• Task instructions: Every line that holds "from" should be shown.

[Records]

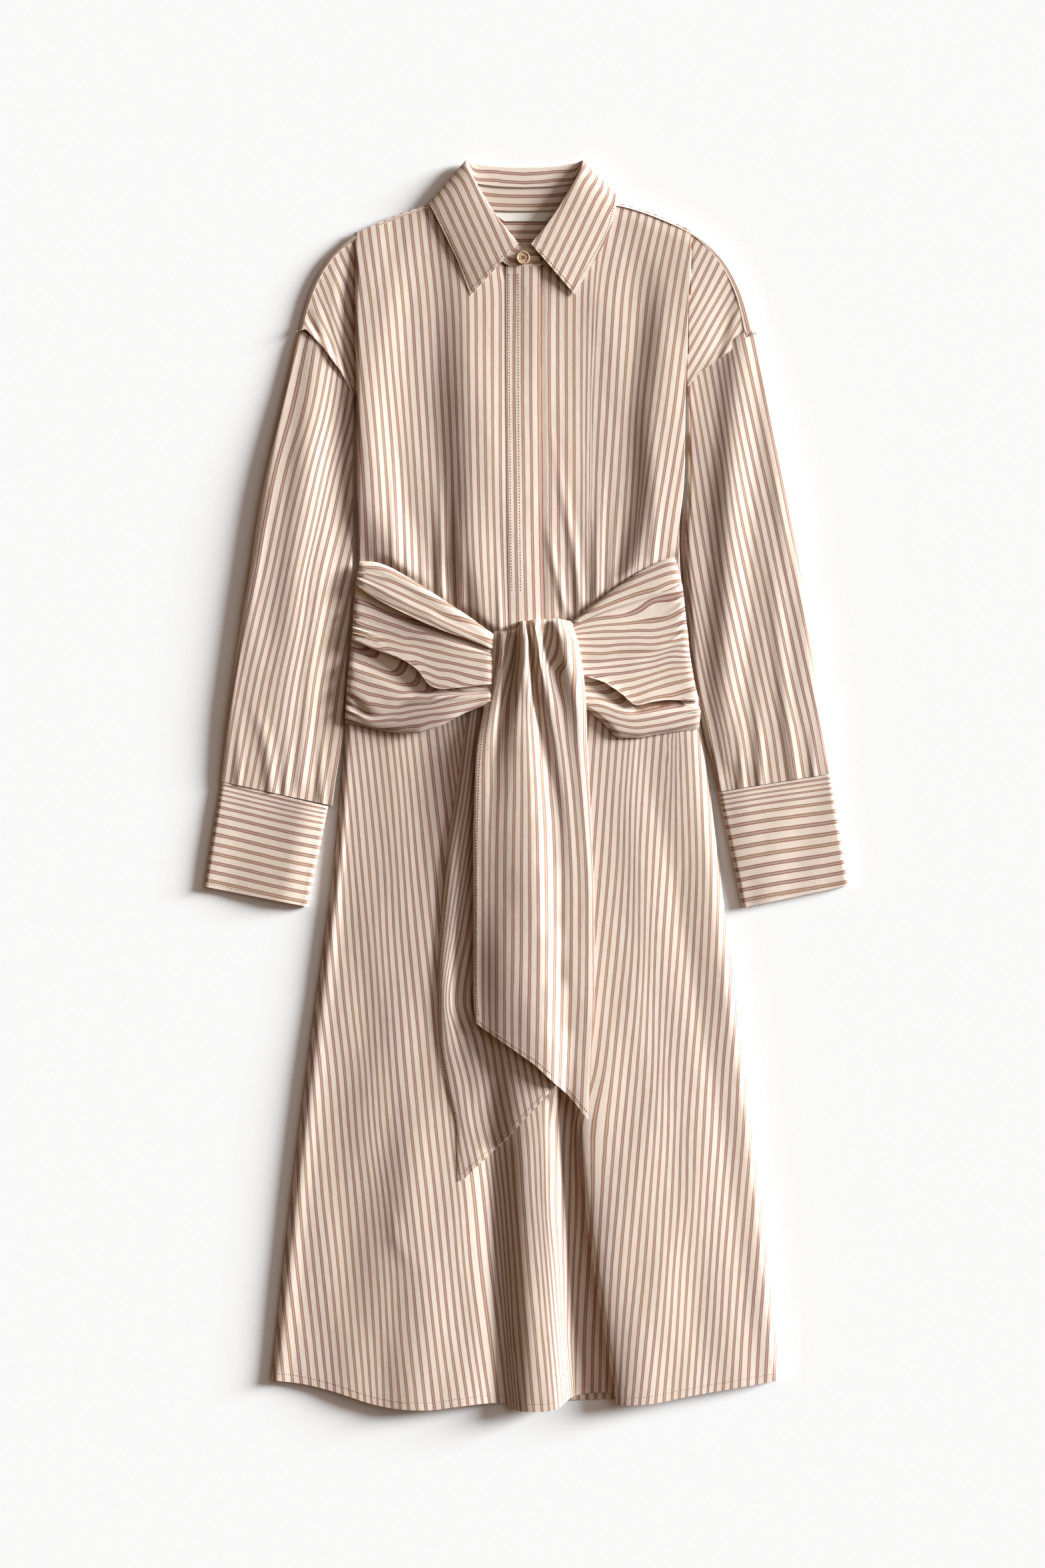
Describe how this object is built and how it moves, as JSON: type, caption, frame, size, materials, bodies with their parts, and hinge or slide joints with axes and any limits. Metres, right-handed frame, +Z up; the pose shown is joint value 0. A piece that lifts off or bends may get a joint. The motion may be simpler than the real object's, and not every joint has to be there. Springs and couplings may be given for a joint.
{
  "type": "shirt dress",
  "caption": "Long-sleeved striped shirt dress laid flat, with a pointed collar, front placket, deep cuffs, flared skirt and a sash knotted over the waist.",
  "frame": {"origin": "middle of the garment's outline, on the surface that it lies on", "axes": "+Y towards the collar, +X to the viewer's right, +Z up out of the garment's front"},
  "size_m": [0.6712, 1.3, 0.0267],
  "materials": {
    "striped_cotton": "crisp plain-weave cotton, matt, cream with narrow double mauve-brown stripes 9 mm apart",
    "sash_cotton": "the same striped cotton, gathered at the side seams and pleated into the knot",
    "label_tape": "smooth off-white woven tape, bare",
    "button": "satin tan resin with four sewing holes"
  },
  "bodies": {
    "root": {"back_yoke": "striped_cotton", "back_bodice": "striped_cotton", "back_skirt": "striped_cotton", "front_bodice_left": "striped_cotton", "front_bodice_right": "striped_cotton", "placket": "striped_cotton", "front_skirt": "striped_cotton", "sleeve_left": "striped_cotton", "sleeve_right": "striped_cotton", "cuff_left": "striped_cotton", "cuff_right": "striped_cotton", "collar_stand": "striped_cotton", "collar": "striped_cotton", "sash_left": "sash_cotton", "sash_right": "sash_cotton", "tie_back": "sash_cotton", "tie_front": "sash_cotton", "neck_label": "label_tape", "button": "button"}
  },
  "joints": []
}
---
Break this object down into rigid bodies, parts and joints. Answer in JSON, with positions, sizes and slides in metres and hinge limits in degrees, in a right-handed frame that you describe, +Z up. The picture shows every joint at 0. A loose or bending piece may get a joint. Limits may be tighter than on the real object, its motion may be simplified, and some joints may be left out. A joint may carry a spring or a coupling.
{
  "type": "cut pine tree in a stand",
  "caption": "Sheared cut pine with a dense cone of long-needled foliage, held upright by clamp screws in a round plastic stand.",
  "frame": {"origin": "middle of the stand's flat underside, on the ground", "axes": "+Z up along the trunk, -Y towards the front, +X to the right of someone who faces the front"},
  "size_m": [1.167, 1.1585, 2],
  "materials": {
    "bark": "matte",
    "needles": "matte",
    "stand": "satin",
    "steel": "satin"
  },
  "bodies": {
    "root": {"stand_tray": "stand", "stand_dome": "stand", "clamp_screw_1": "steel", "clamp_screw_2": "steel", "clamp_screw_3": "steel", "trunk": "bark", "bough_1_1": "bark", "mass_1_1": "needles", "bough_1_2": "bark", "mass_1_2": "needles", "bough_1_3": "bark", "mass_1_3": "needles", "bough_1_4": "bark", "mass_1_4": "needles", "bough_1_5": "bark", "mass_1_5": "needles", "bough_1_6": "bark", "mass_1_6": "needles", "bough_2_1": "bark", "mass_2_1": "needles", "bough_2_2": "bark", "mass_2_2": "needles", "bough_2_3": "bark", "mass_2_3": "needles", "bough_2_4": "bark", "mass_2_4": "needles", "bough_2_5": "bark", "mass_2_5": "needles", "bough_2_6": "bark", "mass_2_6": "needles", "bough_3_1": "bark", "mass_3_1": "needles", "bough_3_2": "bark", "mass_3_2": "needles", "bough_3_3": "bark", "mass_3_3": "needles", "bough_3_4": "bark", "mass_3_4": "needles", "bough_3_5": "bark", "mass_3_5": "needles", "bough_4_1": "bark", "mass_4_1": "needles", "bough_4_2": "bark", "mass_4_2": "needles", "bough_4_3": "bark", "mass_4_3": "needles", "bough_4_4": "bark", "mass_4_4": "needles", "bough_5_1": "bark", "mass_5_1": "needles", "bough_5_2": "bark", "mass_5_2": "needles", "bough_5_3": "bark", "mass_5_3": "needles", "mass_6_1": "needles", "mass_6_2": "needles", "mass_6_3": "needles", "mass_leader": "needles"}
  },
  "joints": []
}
---
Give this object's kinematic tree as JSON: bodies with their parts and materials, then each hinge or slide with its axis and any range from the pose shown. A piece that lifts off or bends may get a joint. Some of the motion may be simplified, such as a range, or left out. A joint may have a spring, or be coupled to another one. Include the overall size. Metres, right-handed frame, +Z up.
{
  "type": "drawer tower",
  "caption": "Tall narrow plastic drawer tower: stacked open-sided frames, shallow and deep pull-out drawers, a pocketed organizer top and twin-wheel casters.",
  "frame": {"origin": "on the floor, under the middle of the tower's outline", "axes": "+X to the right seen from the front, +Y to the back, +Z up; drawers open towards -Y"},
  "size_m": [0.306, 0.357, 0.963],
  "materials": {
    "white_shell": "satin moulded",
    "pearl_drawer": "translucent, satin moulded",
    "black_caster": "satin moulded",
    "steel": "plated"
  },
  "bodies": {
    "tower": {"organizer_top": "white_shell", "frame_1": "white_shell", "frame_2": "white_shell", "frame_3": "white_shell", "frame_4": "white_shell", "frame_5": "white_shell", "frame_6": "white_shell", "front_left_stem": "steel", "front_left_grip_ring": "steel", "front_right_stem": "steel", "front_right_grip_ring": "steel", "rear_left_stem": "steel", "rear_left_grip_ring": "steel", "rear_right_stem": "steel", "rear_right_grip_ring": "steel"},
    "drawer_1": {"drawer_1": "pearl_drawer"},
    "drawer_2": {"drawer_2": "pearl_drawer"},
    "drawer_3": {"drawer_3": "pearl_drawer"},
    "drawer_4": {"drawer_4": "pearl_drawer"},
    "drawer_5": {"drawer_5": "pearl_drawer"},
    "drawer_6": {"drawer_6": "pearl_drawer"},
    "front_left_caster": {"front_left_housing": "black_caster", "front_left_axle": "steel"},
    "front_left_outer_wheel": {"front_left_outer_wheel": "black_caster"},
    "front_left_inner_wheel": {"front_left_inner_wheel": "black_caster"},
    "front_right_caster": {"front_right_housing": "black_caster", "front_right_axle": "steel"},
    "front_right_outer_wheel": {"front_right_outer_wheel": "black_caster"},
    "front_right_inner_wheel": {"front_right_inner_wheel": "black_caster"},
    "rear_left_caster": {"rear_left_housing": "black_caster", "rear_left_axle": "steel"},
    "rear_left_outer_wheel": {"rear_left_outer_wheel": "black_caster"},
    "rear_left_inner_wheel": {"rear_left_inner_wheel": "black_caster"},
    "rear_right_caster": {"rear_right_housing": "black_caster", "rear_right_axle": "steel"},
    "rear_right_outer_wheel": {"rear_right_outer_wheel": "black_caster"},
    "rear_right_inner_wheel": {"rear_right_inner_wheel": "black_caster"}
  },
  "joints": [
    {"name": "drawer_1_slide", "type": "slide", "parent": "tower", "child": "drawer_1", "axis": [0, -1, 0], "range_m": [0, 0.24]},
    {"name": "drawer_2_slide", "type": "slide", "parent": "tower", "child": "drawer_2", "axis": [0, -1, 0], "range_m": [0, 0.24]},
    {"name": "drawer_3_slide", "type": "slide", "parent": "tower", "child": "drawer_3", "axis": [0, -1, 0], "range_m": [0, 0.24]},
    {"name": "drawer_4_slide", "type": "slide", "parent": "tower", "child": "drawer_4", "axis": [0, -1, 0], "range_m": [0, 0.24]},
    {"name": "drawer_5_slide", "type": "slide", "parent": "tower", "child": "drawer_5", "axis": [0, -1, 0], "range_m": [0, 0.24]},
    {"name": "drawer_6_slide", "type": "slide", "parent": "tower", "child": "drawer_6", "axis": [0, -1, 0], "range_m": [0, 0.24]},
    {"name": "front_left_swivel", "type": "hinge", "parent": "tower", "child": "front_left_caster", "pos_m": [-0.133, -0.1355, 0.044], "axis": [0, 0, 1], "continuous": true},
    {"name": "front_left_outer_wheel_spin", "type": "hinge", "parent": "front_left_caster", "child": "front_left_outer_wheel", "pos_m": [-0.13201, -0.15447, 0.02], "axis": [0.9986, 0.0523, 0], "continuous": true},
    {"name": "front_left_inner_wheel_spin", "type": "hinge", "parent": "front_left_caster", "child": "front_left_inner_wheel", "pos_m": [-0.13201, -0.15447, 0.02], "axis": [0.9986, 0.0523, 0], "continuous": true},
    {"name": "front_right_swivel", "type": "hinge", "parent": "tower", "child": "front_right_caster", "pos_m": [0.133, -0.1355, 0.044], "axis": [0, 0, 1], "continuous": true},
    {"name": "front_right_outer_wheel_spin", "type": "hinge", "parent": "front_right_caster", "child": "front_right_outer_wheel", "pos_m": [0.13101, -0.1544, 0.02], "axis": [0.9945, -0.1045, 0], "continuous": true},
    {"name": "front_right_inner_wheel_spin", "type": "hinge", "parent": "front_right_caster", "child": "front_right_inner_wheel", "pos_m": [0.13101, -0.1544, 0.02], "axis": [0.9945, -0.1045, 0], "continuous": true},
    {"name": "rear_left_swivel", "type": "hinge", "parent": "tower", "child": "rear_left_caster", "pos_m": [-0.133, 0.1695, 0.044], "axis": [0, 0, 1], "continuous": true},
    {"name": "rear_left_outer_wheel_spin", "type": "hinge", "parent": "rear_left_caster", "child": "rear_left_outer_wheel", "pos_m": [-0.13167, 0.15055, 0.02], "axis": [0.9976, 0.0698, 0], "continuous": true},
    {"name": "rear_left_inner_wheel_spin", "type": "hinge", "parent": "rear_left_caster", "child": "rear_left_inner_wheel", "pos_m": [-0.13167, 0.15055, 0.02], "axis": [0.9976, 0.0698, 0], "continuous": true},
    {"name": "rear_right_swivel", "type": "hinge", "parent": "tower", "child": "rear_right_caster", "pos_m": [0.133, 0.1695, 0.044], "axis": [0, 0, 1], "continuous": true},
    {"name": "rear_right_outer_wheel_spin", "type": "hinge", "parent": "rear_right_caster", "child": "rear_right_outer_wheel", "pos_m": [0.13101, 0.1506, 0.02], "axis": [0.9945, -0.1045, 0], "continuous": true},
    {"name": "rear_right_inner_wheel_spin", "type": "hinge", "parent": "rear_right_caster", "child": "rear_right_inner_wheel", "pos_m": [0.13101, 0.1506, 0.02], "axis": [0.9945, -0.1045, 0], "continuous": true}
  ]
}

• Result of this exercise:
Give this object's kinematic tree as JSON: bodies with their parts and materials, then each hinge or slide with its axis and any range from the pose shown. A piece that lifts off or bends may get a joint. Some of the motion may be simplified, such as a range, or left out. A joint may have a spring, or be coupled to another one. Include the overall size. Metres, right-handed frame, +Z up.
  "frame": {"origin": "on the floor, under the middle of the tower's outline", "axes": "+X to the right seen from the front, +Y to the back, +Z up; drawers open towards -Y"},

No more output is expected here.